Основные проблемы семей сегодня — жилье, трудоустройство и достойная заработная плата. Когда они решаются — семья преображается. С проблемными семьями нужно работать, помогать им, при этом нужно всегда пытаться их сохранить. Сегодняшние сотрудники соцслужб зачастую следуют этому принципу только на словах.

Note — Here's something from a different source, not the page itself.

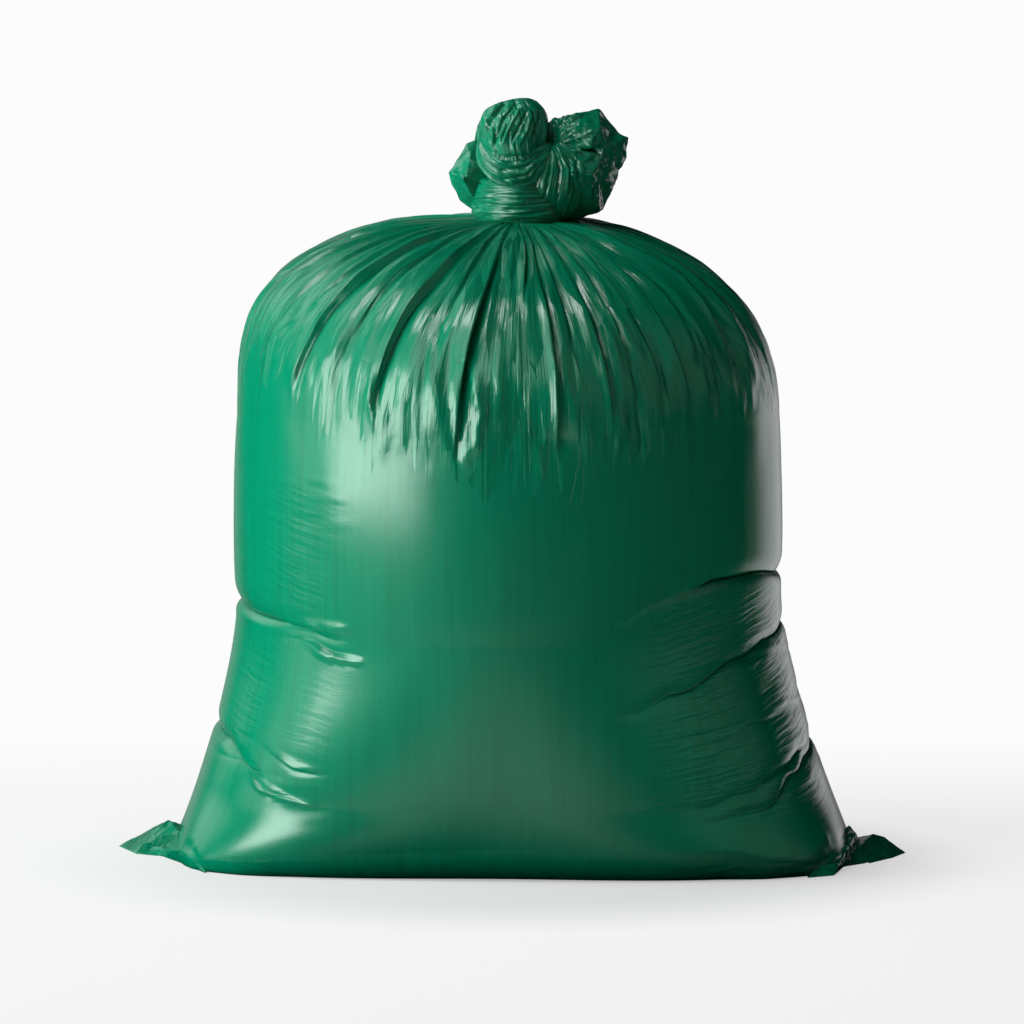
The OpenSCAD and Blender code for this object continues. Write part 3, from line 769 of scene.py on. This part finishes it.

Сколько громких слов звучало уже в который раз в этом году от чиновников Минсоцразвития на том же ежегодном Пермском семейном форуме по поводу того, как в крае хорошо поставлена работа с нуждающимися семьями. Лично я слушать это уже не могу, поскольку все семьи, которым сейчас оказывает помощь Пермское отделение РВС, являются нуждающимися в той или иной мере. Я каких-то реальных мер поддержки — в упор не вижу. Даже если и есть какие-то программы, которые могли бы работать, то они как минимум не реализуются. Сотрудники министерства не предлагают семьям реальную помощь, не решают их проблемы. Служащим по каким-то причинам гораздо интереснее изъять ребенка из семьи с проблемами и направить его в замещающую «семью», у которой почему-то проблем нет почти никогда. И которой, напомню, на содержание ребенка выплачиваются определенные средства. Не будем говорить о том, большие они или маленькие. Они достаточные. И я уже молчу про то, что кроме этого опекунам еще выплачиваются какие-то средства за то, что они всем этим занимаются.
Смерть ребенка в Добрянском районе Пермского края — это очередной закономерный итог внедрения в России ювенальной системы и реализации «Национальной стратегии действий в интересах детей на 2012—2017 годы», которая сделала детей инструментом зарабатывания денег. Я ранее говорил и повторю еще раз — в этой стратегии был провозглашен принцип приоритета права ребенка жить и воспитываться в «семье». Только авторы документа лукаво умолчали о том, что это должна быть за «семья» и должна ли она быть родной.
Всем субъектам, участвующим в процессе реализации стратегии, стало интересно обеспечивать процесс перемещения детей из родных семей в семьи замещающие (приемные, семейно-воспитательные группы и т.п.). Всё это происходит на фоне огромного перекоса финансирования (в сотни раз) родных и замещающих семей. Если процесс продолжится и дальше, то все мы станем свидетелями и других таких печальных событий.
Алексей Мазуров, РВС, специально для REGNUM.